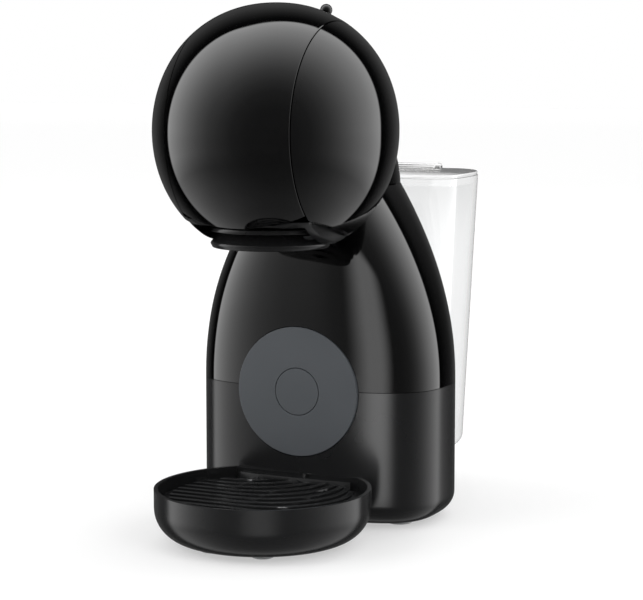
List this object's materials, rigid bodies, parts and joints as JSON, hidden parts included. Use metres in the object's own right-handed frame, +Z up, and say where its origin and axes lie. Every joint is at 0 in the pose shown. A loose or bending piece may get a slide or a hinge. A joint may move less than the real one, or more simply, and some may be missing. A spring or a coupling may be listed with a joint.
{
  "type": "pod coffee machine",
  "caption": "Pod coffee machine with a round black head, narrow column, hinged visor, sliding capsule holder, clear rear water tank and round drip tray.",
  "frame": {"origin": "under the middle of the machine's overall box, on the surface it stands on", "axes": "+Z is up, -Y is the machine's front where the cup stands, +X is to the right of a user who faces it"},
  "size_m": [0.143, 0.273, 0.287],
  "materials": {
    "gloss_black": "polished black moulded plastic",
    "satin_black": "satin black moulded plastic",
    "disc_grey": "flat cool grey plastic",
    "structure_plastic": "moulded structural plastic",
    "white_plastic": "plain moulded plastic",
    "board_green": "coated circuit board",
    "soft_tube": "milky flexible tube",
    "rubber": "soft black rubber",
    "clear_foot": "clear soft pad",
    "steel": "bright turned steel",
    "cast_alloy": "as-cast aluminium",
    "copper": "enamelled copper winding in a wrap",
    "clear_plastic": "clear moulded plastic"
  },
  "bodies": {
    "machine": {"base_plate": "satin_black", "base_feet": "clear_foot", "base_screws": "steel", "base_shell": "satin_black", "column_shell": "gloss_black", "neck_shell": "gloss_black", "front_disc": "disc_grey", "disc_cap": "disc_grey", "inner_frame": "structure_plastic", "head_cover_right": "gloss_black", "head_cover_left": "gloss_black", "head_rear_cover": "gloss_black", "jaw_frame": "satin_black", "jaw_screws": "steel", "hinge_pin": "steel", "carriage_guides": "steel", "selector_pin": "steel", "selector_valve": "structure_plastic", "button_ring": "satin_black", "power_switch": "structure_plastic", "tank_dock": "satin_black", "dock_feet": "rubber", "dock_seal": "rubber", "pump_body": "structure_plastic", "pump_coil": "copper", "pump_mounts": "rubber", "thermoblock": "cast_alloy", "thermostat": "white_plastic", "thermal_fuse": "white_plastic", "hose_tank_pump": "soft_tube", "hose_pump_heater": "soft_tube", "hose_heater_valve": "soft_tube", "circuit_board": "board_green", "board_standoffs": "white_plastic", "cord_gland": "satin_black"},
    "visor": {"visor_shell": "gloss_black", "visor_frame": "satin_black"},
    "needle_carriage": {"needle_plate": "satin_black", "needle": "steel", "needle_seal": "rubber", "needle_hose": "soft_tube"},
    "capsule_drawer": {"capsule_holder": "satin_black", "holder_nozzle": "satin_black"},
    "selector_lever": {"selector_knob": "gloss_black", "selector_arm": "satin_black"},
    "power_key": {"power_button": "disc_grey"},
    "tank": {"water_tank": "clear_plastic", "tank_valve": "disc_grey", "lid_pin": "steel"},
    "lid": {"tank_lid": "clear_plastic"},
    "tray": {"drip_tray": "satin_black", "tray_feet": "clear_foot"},
    "grid": {"drip_grid": "satin_black"}
  },
  "joints": [
    {"name": "visor_hinge", "type": "hinge", "parent": "machine", "child": "visor", "pos_m": [0, -0.047, 0.27964], "axis": [-1, 0, 0], "range_deg": [0, 50]},
    {"name": "carriage_lift", "type": "slide", "parent": "machine", "child": "needle_carriage", "axis": [0, 0, 1], "range_m": [0, 0.006]},
    {"name": "holder_slide", "type": "slide", "parent": "machine", "child": "capsule_drawer", "axis": [0, -1, 0], "range_m": [0, 0.055]},
    {"name": "lever_swing", "type": "hinge", "parent": "machine", "child": "selector_lever", "pos_m": [0, -0.0325, 0.2194], "axis": [0, -1, 0], "range_deg": [0, 28.4]},
    {"name": "power_press", "type": "slide", "parent": "machine", "child": "power_key", "axis": [0, -0.7071, -0.7071], "range_m": [0, 0.002], "stiffness_N_per_m": 600, "springref_m": -0.0004},
    {"name": "tank_lift", "type": "slide", "parent": "machine", "child": "tank", "axis": [0, 0, 1], "range_m": [0, 0.09]},
    {"name": "lid_hinge", "type": "hinge", "parent": "tank", "child": "lid", "pos_m": [0, 0.1335, 0.1911], "axis": [-1, 0, 0], "range_deg": [0, 100]},
    {"name": "tray_slide", "type": "slide", "parent": "machine", "child": "tray", "axis": [0, -1, 0], "range_m": [0, 0.09]},
    {"name": "grid_lift", "type": "slide", "parent": "tray", "child": "grid", "axis": [0, 0, 1], "range_m": [0, 0.03]}
  ],
  "couplings": [
    {"joint": "carriage_lift", "follows": "visor_hinge", "m_per_rad": 0.006869}
  ]
}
__________
__Aim__:
Extract all of the data shown above without alteration.

__Written solution__:
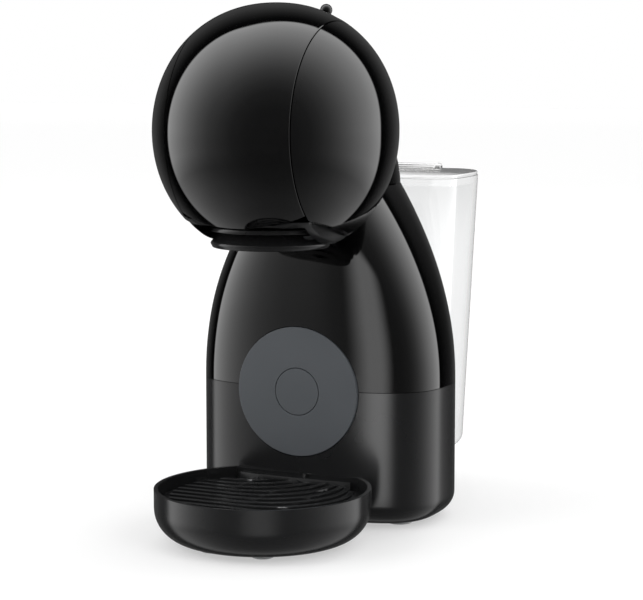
List this object's materials, rigid bodies, parts and joints as JSON, hidden parts included. Use metres in the object's own right-handed frame, +Z up, and say where its origin and axes lie. Every joint is at 0 in the pose shown. A loose or bending piece may get a slide or a hinge. A joint may move less than the real one, or more simply, and some may be missing. A spring or a coupling may be listed with a joint.
{
  "type": "pod coffee machine",
  "caption": "Pod coffee machine with a round black head, narrow column, hinged visor, sliding capsule holder, clear rear water tank and round drip tray.",
  "frame": {"origin": "under the middle of the machine's overall box, on the surface it stands on", "axes": "+Z is up, -Y is the machine's front where the cup stands, +X is to the right of a user who faces it"},
  "size_m": [0.143, 0.273, 0.287],
  "materials": {
    "gloss_black": "polished black moulded plastic",
    "satin_black": "satin black moulded plastic",
    "disc_grey": "flat cool grey plastic",
    "structure_plastic": "moulded structural plastic",
    "white_plastic": "plain moulded plastic",
    "board_green": "coated circuit board",
    "soft_tube": "milky flexible tube",
    "rubber": "soft black rubber",
    "clear_foot": "clear soft pad",
    "steel": "bright turned steel",
    "cast_alloy": "as-cast aluminium",
    "copper": "enamelled copper winding in a wrap",
    "clear_plastic": "clear moulded plastic"
  },
  "bodies": {
    "machine": {"base_plate": "satin_black", "base_feet": "clear_foot", "base_screws": "steel", "base_shell": "satin_black", "column_shell": "gloss_black", "neck_shell": "gloss_black", "front_disc": "disc_grey", "disc_cap": "disc_grey", "inner_frame": "structure_plastic", "head_cover_right": "gloss_black", "head_cover_left": "gloss_black", "head_rear_cover": "gloss_black", "jaw_frame": "satin_black", "jaw_screws": "steel", "hinge_pin": "steel", "carriage_guides": "steel", "selector_pin": "steel", "selector_valve": "structure_plastic", "button_ring": "satin_black", "power_switch": "structure_plastic", "tank_dock": "satin_black", "dock_feet": "rubber", "dock_seal": "rubber", "pump_body": "structure_plastic", "pump_coil": "copper", "pump_mounts": "rubber", "thermoblock": "cast_alloy", "thermostat": "white_plastic", "thermal_fuse": "white_plastic", "hose_tank_pump": "soft_tube", "hose_pump_heater": "soft_tube", "hose_heater_valve": "soft_tube", "circuit_board": "board_green", "board_standoffs": "white_plastic", "cord_gland": "satin_black"},
    "visor": {"visor_shell": "gloss_black", "visor_frame": "satin_black"},
    "needle_carriage": {"needle_plate": "satin_black", "needle": "steel", "needle_seal": "rubber", "needle_hose": "soft_tube"},
    "capsule_drawer": {"capsule_holder": "satin_black", "holder_nozzle": "satin_black"},
    "selector_lever": {"selector_knob": "gloss_black", "selector_arm": "satin_black"},
    "power_key": {"power_button": "disc_grey"},
    "tank": {"water_tank": "clear_plastic", "tank_valve": "disc_grey", "lid_pin": "steel"},
    "lid": {"tank_lid": "clear_plastic"},
    "tray": {"drip_tray": "satin_black", "tray_feet": "clear_foot"},
    "grid": {"drip_grid": "satin_black"}
  },
  "joints": [
    {"name": "visor_hinge", "type": "hinge", "parent": "machine", "child": "visor", "pos_m": [0, -0.047, 0.27964], "axis": [-1, 0, 0], "range_deg": [0, 50]},
    {"name": "carriage_lift", "type": "slide", "parent": "machine", "child": "needle_carriage", "axis": [0, 0, 1], "range_m": [0, 0.006]},
    {"name": "holder_slide", "type": "slide", "parent": "machine", "child": "capsule_drawer", "axis": [0, -1, 0], "range_m": [0, 0.055]},
    {"name": "lever_swing", "type": "hinge", "parent": "machine", "child": "selector_lever", "pos_m": [0, -0.0325, 0.2194], "axis": [0, -1, 0], "range_deg": [0, 28.4]},
    {"name": "power_press", "type": "slide", "parent": "machine", "child": "power_key", "axis": [0, -0.7071, -0.7071], "range_m": [0, 0.002], "stiffness_N_per_m": 600, "springref_m": -0.0004},
    {"name": "tank_lift", "type": "slide", "parent": "machine", "child": "tank", "axis": [0, 0, 1], "range_m": [0, 0.09]},
    {"name": "lid_hinge", "type": "hinge", "parent": "tank", "child": "lid", "pos_m": [0, 0.1335, 0.1911], "axis": [-1, 0, 0], "range_deg": [0, 100]},
    {"name": "tray_slide", "type": "slide", "parent": "machine", "child": "tray", "axis": [0, -1, 0], "range_m": [0, 0.09]},
    {"name": "grid_lift", "type": "slide", "parent": "tray", "child": "grid", "axis": [0, 0, 1], "range_m": [0, 0.03]}
  ],
  "couplings": [
    {"joint": "carriage_lift", "follows": "visor_hinge", "m_per_rad": 0.006869}
  ]
}